Teheran. In cella da 2 anni, giornalista anglo-iraniana può riabbracciare la figlia
Nazanin con la figlia Gabriella in una foto rilasciata dal comitato per la liberazione della donna
Dopo più di due anni, Nazanin Zaghari-Ratcliffe, reclusa nel carcere di Evin, a Teheran, per sospetta attività di spionaggio e propaganda contro l’Iran – accuse sempre negate –, ieri ha potuto riabbracciare sua figlia Gabriella, di appena quattro anni. Per la donna, 40 anni, di nazionalità anglo-iraniana, l’incubo non è tuttavia ancora finito. Quello che i suoi avvocati sono riusciti a ottenere, infatti, è solo un permesso di tre giorni che si spera possa essere esteso.
Sulla sua testa pende una condanna a 5 anni. Nazanin è però fiduciosa e, forte dell’appoggio di suo marito, Richard Ratcliffe, che in questi mesi si è fatto promotore di una intensa campagna politica e mediatica per la sua scarcerazione, è certa che questa breve sospensione della pena sia «l’inizio della fine». «Ho pianto tanto quando ho saputo del permesso, non me lo aspettavo», racconta la donna. «Sono uscita dalla cella – continua – tra i balli e i canti di tutte le altre detenute che facevano festa in mio onore».
Nazanin trascorrerà questi tre giorni di libertà insieme alla famiglia nella casa dei suoi genitori, a Damavand, nella periferia nord-est della capitale iraniana.

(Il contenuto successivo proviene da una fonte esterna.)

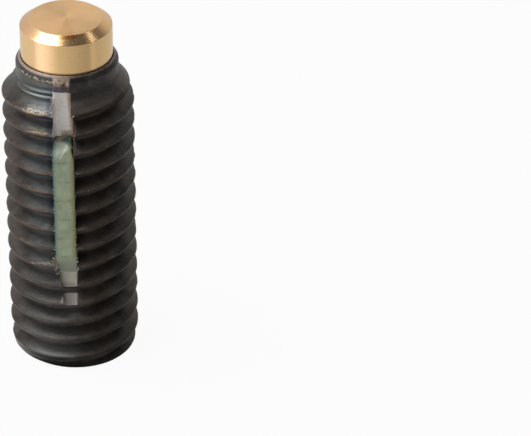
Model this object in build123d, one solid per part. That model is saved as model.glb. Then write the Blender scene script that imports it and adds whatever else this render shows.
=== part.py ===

Il suo pensiero, però, è già proteso verso il suo ritorno a Londra. Project manager alla Fondazione Thomson Reuters, la donna, residente in Inghilterra dal 2007, è stata arrestata nell’aprile del 2016 all’aeroporto di Teheran mentre aspettava il volo che l’avrebbe dovuta riportare a Londra, insieme alla piccola Gabriella, dopo aver trascorso qualche giorno di vacanza con i suoi genitori.
I militari del Corpo dei Guardiani della Rivoluzione l’hanno fermata e allontanata dalla sua bambina per condurla a Evin, quella che è nota essere una delle carceri più dure del mondo. Le accuse che gli vengono rivolte risalgono al periodo in cui Nazanin Zaghari-Ratcliffe lavorava alla Bbc, dal 2009 al 2010, quando – è quanto sostiene il Tribunale iraniano – la donna avrebbe «utilizzato un corso di giornalismo on line per reclutare e formare alcuni dissidenti della Repubblica islamica».
La condanna della cittadina anglo- iraniana, supportata da deboli prove dedotte da alcune sue e-mail, è diventata un delicato caso diplomatico che ha coinvolto in prima persona sia l’ex ministro degli Esteri, Boris Johnson, sia il suo successore Jeremy Hunt. «Ringraziamo tutti coloro che hanno reso possibile questo a Teheran e Londra – ha dichiarato il marito, Richard Ratcliffe – e al nuovo ministro degli Esteri per tutti i suoi recenti sforzi». «Nazanin deve essere rilasciata in modo definitivo – ha rilanciato il ministro Hunt in un tweet – cosa per cui continueremo a fare tutto il possibile».